Five steps to avoid online defamation

Five steps to avoid online defamation

Online defamation can lead to legal problems

With nearly worldwide access to social media, virtually anyone can have a platform and a mass audience with whom to share ideas. And that means virtually anyone can find themselves, unwittingly or otherwise, liable for defamation. 

Publishing defamatory or libelous statements can have serious consequences. You may find yourself a defendant in a lawsuit. And if found civilly liable, you may be required to pay damages or take other court-enforced actions.

Ways to avoid online defamation

In this case, your best defense is knowing how to avoid defamation and libel in the first place. So if you tweet, blog, tag or post, here are five steps to keep you out of defamation danger:

Know what constitutes defamation.

Just as its name suggests, defamation is when you defame another person through harmful statements about another person that you know or should know are false. Slander, when such statements are spoken, and libel, when they are written, are forms of defamation.

For example, tweeting that your boss is a sexual harassment nightmare when no such claims have been verified would be considered libelous. But tweeting that you just won a judgment against your boss for sexual harassment, if true, is safe.
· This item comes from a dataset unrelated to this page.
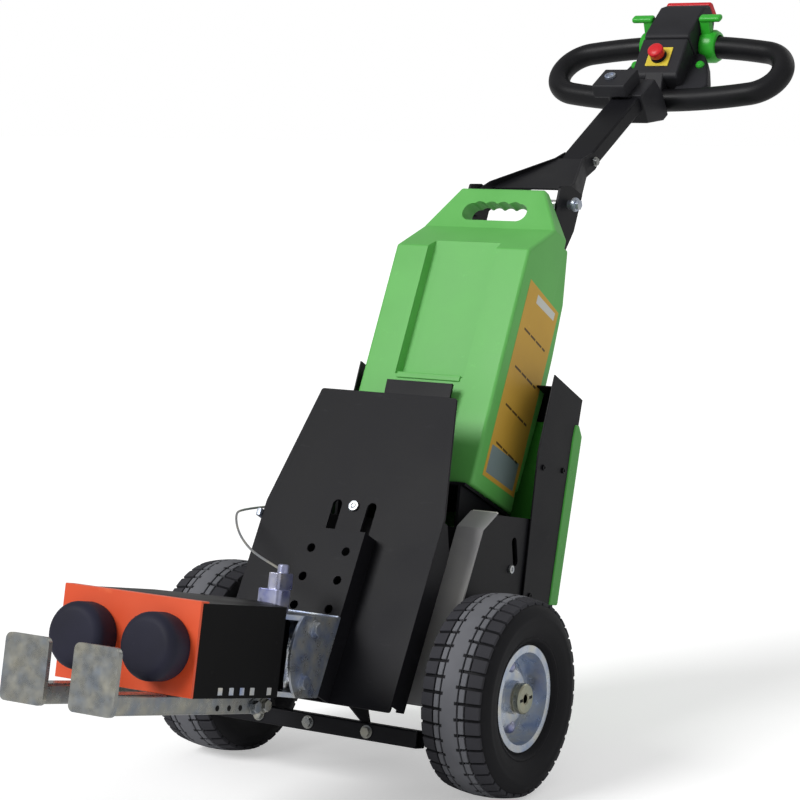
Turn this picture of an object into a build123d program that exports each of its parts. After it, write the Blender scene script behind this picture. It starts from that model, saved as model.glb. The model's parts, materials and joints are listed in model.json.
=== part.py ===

Stick to facts; avoid opinions that could be construed as facts.

Everyone is entitled to their opinions, but it's critical to distinguish between opinion and fact. If you believe a politician lied about their campaign finances, for example, but it's not been proven, it's best to precede any verbal or written statements about that belief with the words "in my opinion." It's better yet to keep potentially defamatory thoughts to yourself.

Avoid name-calling.

Even if you think the latest celebrity mistress is a home wrecker, name-calling can constitute character assassination. They may believe their paramour truly was separated at the time of the affair, in which case the home was already wrecked, and your statement is false.

Let readers reach their own conclusions.

It's likely that when faced with the same facts you encountered, many of your social media connections will view situations much the same way you do — without you exposing yourself to defamation claims.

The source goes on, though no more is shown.